What This Means for Instruction

Here are some tips to help educators who are planning instruction in problem solving:

  • Provide a wide variety of problems for students to solve.
  • Allow students adequate time to solve problems.
  • Use questioning to focus students on the important parts of problems.
  • Model and provide explicit instruction on various problem-solving strategies.
  • Invite students to use varied strategies to solve problems.
  • Provide problems that cross the mathematics curriculum and other content areas.
  • Use picture books with young students to provide engaging contexts for problem solving.
  • Use physical objects with very young children, and move towards pictures and figures with older students.
  • Address problem solving regularly and with every grade level of students.
  • Develop these three key aspects of students' cognitive abilities that are related to problem solution:
    • strategies, or approaches that can be transferred to many different problem-solving situations.
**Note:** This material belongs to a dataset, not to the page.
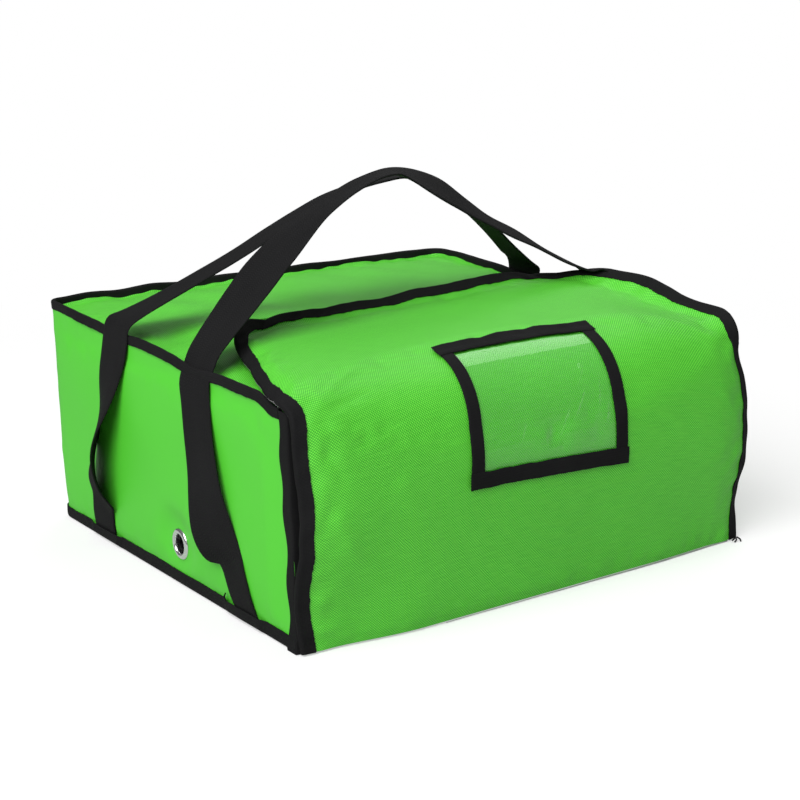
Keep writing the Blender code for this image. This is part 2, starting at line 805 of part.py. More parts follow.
add_piece("window_bottom_bar", bottom_bar, tape_look, flap_axis)
top_bar = flap_patch(
    window_left_x, window_right_x, window_high_run - tape_width, window_high_run, tape_out, tape_top, pane_columns
)
add_piece("window_top_bar", top_bar, tape_look, unroll_axis)


# Webbing: side straps up to the shoulders, and the handles between them
def web_strip(path, plumb_ends=()):
    """Flat webbing along a path of (x, y, z) with its width along Y; plumb ends are cut upright."""
    lower = []
    upper = []
    for i, (x, y, z) in enumerate(path):
        before = path[max(0, i - 1)]
        after = path[min(len(path) - 1, i + 1)]
        way = Vector((after[0] - before[0], 0, after[2] - before[2])).normalized()
        side = Vector((-way.z, 0, way.x)) * webbing_thickness / 2
        if i - len(path) in plumb_ends or i in plumb_ends:
            side = Vector((0, 0, webbing_thickness / 2 / way.x))
        edges = [Vector((x, y - webbing_width / 2, z)), Vector((x, y + webbing_width / 2, z))]
        lower.append([edge - side for edge in edges])
        upper.append([edge + side for edge in edges])
    return skin_grids(lower, upper)


def handle_line(rise, lean, top_y):
    """Half of a handle's middle line as (share across, y, z), from its peak to the shoulder."""
    points = [(share, top_y + lean * tilt, strap_shoulder_z + rise * up) for share, up, tilt in handle_path_shares]
    mirrored = (-points[1][0], points[1][1], points[1][2])
    return smooth_path([mirrored] + points, path_steps)[path_steps:]


def handle_place(share, y, z, side, peak_x):
    return (side * share * shoulder_x + peak_x * (1 - share**2), y, z)


webs = (
    ("front", front_strap_top_y, front_strap_foot_y, front_strap_bow, front_handle_rise, 0.0, -1),
    ("back", back_strap_top_y, back_strap_foot_y, back_strap_bow, back_handle_rise, back_handle_peak_x, 1),
)
for word, top_y, foot_y, bow, rise, peak_x, towards in webs:
    inner_y = towards * (webbing_width / 2 + handle_side_gap)
    line = handle_line(rise, inner_y - top_y, top_y)
    cut_share = handle_pivot_x / shoulder_x
    keep_off = 2 * webbing_thickness / shoulder_x
    handle_half = [point for point in line if point[0] < cut_share - keep_off]
    shoulder_half = [point for point in line if point[0] > cut_share + keep_off]
    before = handle_half[-1]
    after = shoulder_half[0]
    part = (cut_share - before[0]) / (after[0] - before[0])
    cut = tuple(p + (q - p) * part for p, q in zip(before, after))
    reach = clearance / shoulder_x
    left = [handle_place(*point, -1, peak_x) for point in handle_half + [(cut[0] - reach, cut[1], cut[2])]]
    right = [handle_place(*point, 1, peak_x) for point in handle_half[1:] + [(cut[0] - reach, cut[1], cut[2])]]
    pivot = (0, cut[1], cut[2])
    add_piece(word + "_handle", web_strip(left[::-1] + right, (0, -1)), webbing_look, origin=pivot)
    print(word, "handle pivot", [round(value, 5) for value in pivot])
    for hand, side in (("left", -1), ("right", 1)):
        path = []
        for share in (0.0, 0.5):
            path.append((strap_x, mouth_foot_z + (strap_sewn_height - mouth_foot_z) * share))
        loose_height = strap_shoulder_z - strap_sewn_height
        for up, out in smooth_path(strap_bow_shares, path_steps):
            seat_x = strap_x + (shoulder_x - strap_x) * smooth_step(up)
            path.append((seat_x + bow * max(0.0, out), strap_sewn_height + loose_height * up))
        places = []
        for x, z in path:
            slope = (z - mouth_foot_z) / (strap_shoulder_z - mouth_foot_z)
            places.append((side * x, foot_y + (top_y - foot_y) * slope, z))
        start = [handle_place(*point, side, peak_x) for point in shoulder_half[::-1]]
        end = handle_place(cut[0] + reach, cut[1], cut[2], side, peak_x)
        name = hand + "_" + word + "_strap"
        add_piece(name, web_strip(places + start + [end], (-1,)), webbing_look)

print("flap hinge", round(hinge_y, 5), "unroll", round(unroll_y, 5), round(unroll_z, 5), "crown", round(top_crown, 5))
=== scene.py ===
# Insulated delivery bag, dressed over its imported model. Metres, -Y is the bag's front.
import math
import bmesh
import bpy
import numpy as np
from mathutils import Matrix, Vector


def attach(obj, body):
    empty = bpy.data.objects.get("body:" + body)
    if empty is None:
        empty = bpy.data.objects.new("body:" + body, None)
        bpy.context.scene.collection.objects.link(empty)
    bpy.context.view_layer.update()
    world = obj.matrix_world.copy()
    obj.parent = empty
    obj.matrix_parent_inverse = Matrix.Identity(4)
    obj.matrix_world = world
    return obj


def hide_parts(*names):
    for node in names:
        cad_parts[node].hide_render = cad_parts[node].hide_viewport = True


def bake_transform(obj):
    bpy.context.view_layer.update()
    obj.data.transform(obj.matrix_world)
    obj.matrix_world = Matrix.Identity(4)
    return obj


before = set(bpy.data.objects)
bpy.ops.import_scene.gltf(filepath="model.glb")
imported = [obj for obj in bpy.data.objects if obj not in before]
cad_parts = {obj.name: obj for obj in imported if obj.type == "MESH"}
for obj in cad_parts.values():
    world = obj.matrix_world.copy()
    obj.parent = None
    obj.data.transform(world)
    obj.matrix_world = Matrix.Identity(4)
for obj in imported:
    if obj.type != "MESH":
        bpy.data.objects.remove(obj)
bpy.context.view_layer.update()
print("packed model loaded")


# small maths
def smoothStep(t):
    t = np.clip(t, 0.0, 1.0)
    return t * t * (3 - 2 * t)


def softWaves(a, b, seed, pitch):
    # gentle hills and hollows of about that pitch, from about -1 to 1
    rng = np.random.default_rng(seed)
    total = np.zeros(np.broadcast(a, b).shape)
    for _ in range(6):
        turn = rng.uniform(0, 2 * math.pi)
        length = pitch * rng.uniform(0.7, 1.5)
        start = rng.uniform(0, 2 * math.pi)
        total = total + np.sin(2 * math.pi * (a * math.cos(turn) + b * math.sin(turn)) / length + start)
    return total / 3.5


def bump(distance, width):
    return np.exp(-((distance / width) ** 2))


def unit(vectors):
    return vectors / np.maximum(np.linalg.norm(vectors, axis=-1, keepdims=True), 1e-12)


def wavesAlong(s, seed, pitch):
    return softWaves(s, np.zeros_like(s), seed, pitch)


def steady(count, *direction):
    # one direction for all stations of a sweep
    return np.repeat([[float(d) for d in direction]], count, axis=0)


def smoothPath(points, steps):
    # points of a curve that passes through the given ones
    points = np.array(points, float)
    ends = np.vstack([2 * points[0] - points[1], points, 2 * points[-1] - points[-2]])
    path = []
    for a, b, c, d in zip(ends, ends[1:], ends[2:], ends[3:]):
        for step in range(steps):
            t = step / steps
            square, cube = 2 * a - 5 * b + 4 * c - d, 3 * b - a - 3 * c + d
            path.append(0.5 * (2 * b + (c - a) * t + square * t**2 + cube * t**3))
    path.append(points[-1])
    return np.array(path)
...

These might include Polya's four-step problem-solving scheme (understand the problem, devise or select a plan, carry out the plan, look back) and other problem-solving strategies, including those suggested below.
    • metacognition, or ways of checking and correcting our own thinking.
    • beliefs and attitudes, including confidence in an ability to find solutions and a willingness to continue to look for solutions (Van de Walle, 1994).
  • Teach students in grades three through eight these additional problem-solving strategies (Van de Walle, 1994):
    • try-and-adjust
    • draw a picture, act it out, use models
    • look for a pattern
    • make a table or chart
    • make an organized list
    • work backward
    • use logical reasoning
    • try a simpler problem
    • write an equation or open sentence

Ohio Model Curricula Connection

Mathematical processes are embedded in each of the lessons included in the Ohio mathematics model curricula.